Maybe then the fire will come back. Maybe it will come back earlier. Either way, I know it will come back eventually. Until then, I am surrounded by killer artists who are making great music every day. So I am surrounded by inspiration. Thank god for that.

What do you guys do when the fire dies?

— Jon Russelburg

One thought on “When the Fire Dies

  1. I’m on an upswing right now. I definitely ebb and flow with songwriting. Sometimes I look back and feel bad that I haven’t made more time for it, as it can be a struggle for me. I’m constantly picking up the guitar and just making voice memos with my phone of riffs and weird chord sequences because I know I won’t have time right then to structure a complete song out of it. Usually, the song gets finished months later, if at all.

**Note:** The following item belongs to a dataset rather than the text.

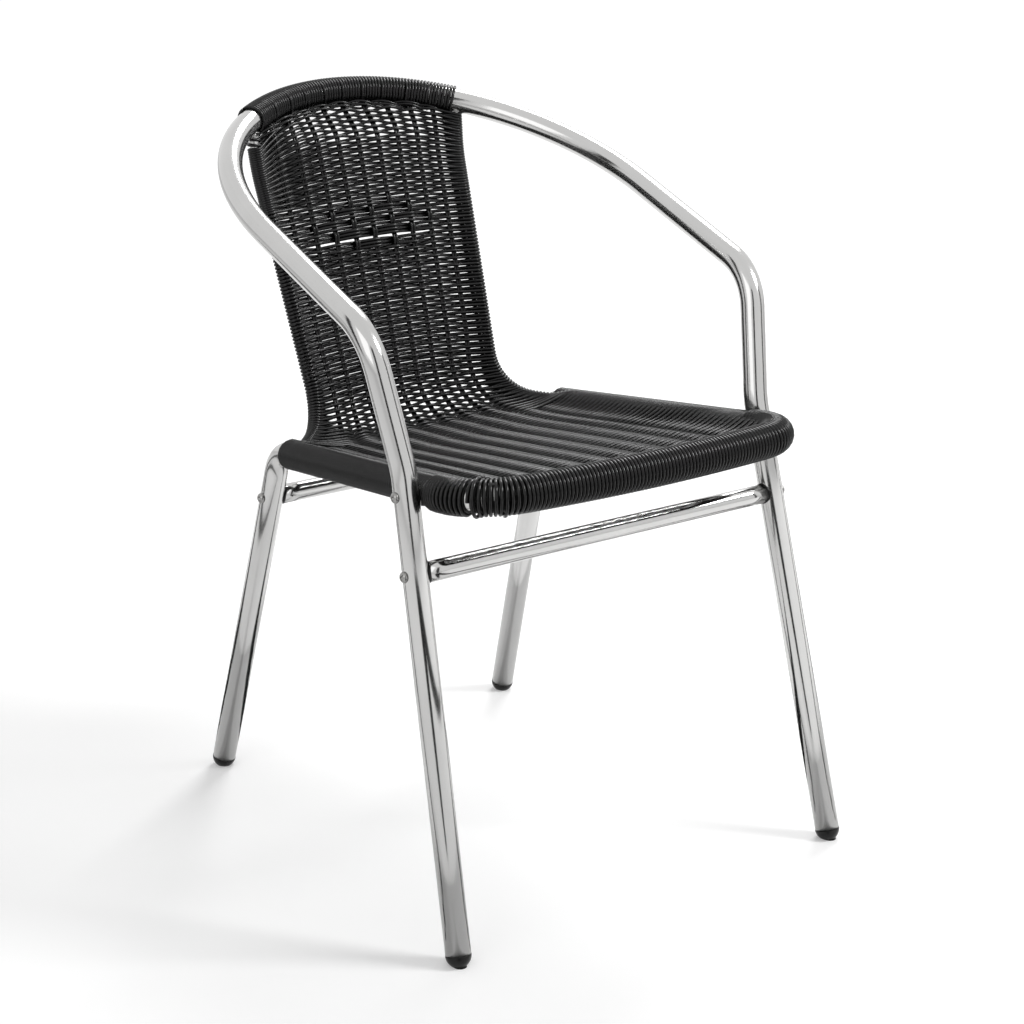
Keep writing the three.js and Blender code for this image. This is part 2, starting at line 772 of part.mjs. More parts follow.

    I actually wrote maybe two songs in 2015, and I’m on pace to at least triple that this year. It doesn’t sound like much, but I’m just not very prolific. Being really happy in life doesn’t help much. With SK, I had lots to be upset about (“Twentysomething angst! Girls hate me, and I’m a perennial screwup!”) , and the songs were cathartic for me. The jury is still out on whether anyone wants to hear songs about how great my wife and tiny offspring are, but it’s what’s real to me now, so that’s what’s coming out.

    PS- Take your time with “Jon Russelburg’s Double Fantasy”. Even if it takes a decade, you’ll still probably release it before the second Redfoot album. Ooohhhh, sick burn by me!